# Video von Veoh.com herunterladen

## Vortex375

Moin zusammen.

Veoh wäre eigentlich ne feine Seite: man kann Videos erstmal in seinem Browser komfortabel per Flash-Plugin (in mieser Qualität) "previewen" und dann, wenn einem das Video gefällt, in beliebig guter (bis HD) Qualität auf den eigenen PC herunterladen und ohne Internet-Verbindung, DRM oder Ähnliches beliebig oft anschauen.

Wäre da nicht der kleine Haken: zum Download der Videos braucht man die Software Veoh-TV, die es nur für Windows und Mac OS gibt. Eine wirklich mehr als bescheuerte Idee.

Ich behelfe mir gerade, indem ich mir die Windows-Version vom Firefox mit dem Veoh-Plugin und Veoh-TV unter wine installiert hab. Das funktioniert zwar ist aber sehr bescheiden, weil...
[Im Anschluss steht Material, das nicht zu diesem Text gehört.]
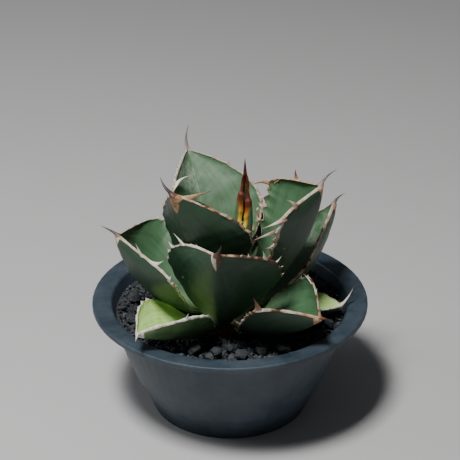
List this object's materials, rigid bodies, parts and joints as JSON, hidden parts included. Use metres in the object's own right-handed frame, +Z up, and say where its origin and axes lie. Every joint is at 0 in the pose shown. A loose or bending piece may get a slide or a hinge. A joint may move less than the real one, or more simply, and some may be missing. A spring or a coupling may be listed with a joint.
{
  "type": "potted agave",
  "caption": "Small toothed agave with broad cupped leaves and end spines, growing in dark grit in a shallow round pot with a wide flat rim.",
  "frame": {"origin": "middle of the pot's underside, on the surface that the pot stands on", "axes": "+Z up along the pot's turning axis; -Y is the front, where the broad keeled leaf faces; +X is to the right seen from the front"},
  "size_m": [0.16, 0.16, 0.161],
  "materials": {
    "pot": "matte slate grey, dusty and lightly scuffed",
    "potting_mix": "rough black mineral grit",
    "gravel": "rough porous lava and charcoal",
    "stem": "dry fibrous bark",
    "leaf": "waxy grey-green skin with a corky toothed margin",
    "old_leaf": "waxy yellow-green skin with a pale corky margin",
    "bud": "young leaf, yellow and orange at the margins"
  },
  "bodies": {
    "root": {"pot": "pot", "potting_mix": "potting_mix", "stem": "stem", "leaf_front_left_low": "old_leaf", "leaf_front_right_low": "leaf", "leaf_right_low": "old_leaf", "leaf_back_low": "leaf", "leaf_back_left_low": "leaf", "leaf_left": "leaf", "leaf_front": "leaf", "leaf_right_back": "leaf", "leaf_back": "leaf", "leaf_right": "leaf", "leaf_front_left": "leaf", "leaf_back_left": "leaf", "bud_leaf_back": "bud", "bud_leaf_left": "bud", "bud_leaf_right": "bud", "stone_01": "gravel", "stone_02": "gravel", "stone_03": "gravel", "stone_04": "gravel", "stone_05": "gravel", "stone_06": "gravel", "stone_07": "gravel", "stone_08": "gravel", "stone_09": "gravel", "stone_10": "gravel", "stone_11": "gravel", "stone_12": "gravel", "stone_13": "gravel", "stone_14": "gravel", "stone_15": "gravel", "stone_16": "gravel", "stone_17": "gravel", "stone_18": "gravel"}
  },
  "joints": []
}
a) ich muss natürlich die Windows-Version zum surfen auf Veoh verwenden

b) das VeohTV läuft nicht richtig unter Wine. Das Hauptfenster ist nur ne weiß-grau Fläche, und wenn man den Download-Manager öffnen will, um den Status der Downloads anzusehen, stürzt das Programm ab. Man kann also weder den Status beobachten, noch einen angefangenen Download abbrechen.

Kennt jemand einen Weg, wie man das unter Linux komfortabler bewerkstelligen kann? Eventuell gibts ja schon ein ehrgeiziges Projekt für einen OpenSource-Veoh-Downloader, das ich noch nicht entdeckt hab?  :Very Happy: 

----------

## bell

Kurze Suche ergab http://sandalian.com/php/veoh-video-downloader.html

Habe aber selber nicht getestet.

----------

## AmonAmarth

hab mal google angeschmissen weil ich das projekt auch sehr interessant fand und folgendes gefunden

http://www.linuxforen.de/forums/showthread.php?t=233608

dort wird auf clipgrap 2.0 beta hingewiesen:

http://clipgrab.de/download_de.html

gebaut, gestartet, link kopiert, leider mag das programm mich nicht, womöglich wegen meiner bösen QT-4.4 version und Qt 4.3 wird erwartet.

wenn du noch kein KDE-4 svn junkey bist klappt das vielleicht bei dir.

des weiteren teste ich gerade noch an openveoh rum (http://ichthudion.wordpress.com/)

----------

## Vortex375

Hallo,

leider tun diese Tools nicht das was ich will. Clipgrab lädt einfach die FLV-Datei von der Seite herunter und konvertiert sie dann in ein anderes Format. Das tolle an Veoh ist ja aber, dass das Video im ursprünglichen Format (mp4, avi, etc.) auf der Seite gespeichert ist und über VeohTV heruntergeladen werden kann.

Um diese Dateien geht es mir, nicht um die FLV-Dateien mit mieser Qualität.

Und OpenVeoh scheint ja auch nicht wirklich zu funktionieren. Immerhin hat der Kerl die Entwicklung aufgegeben.

----------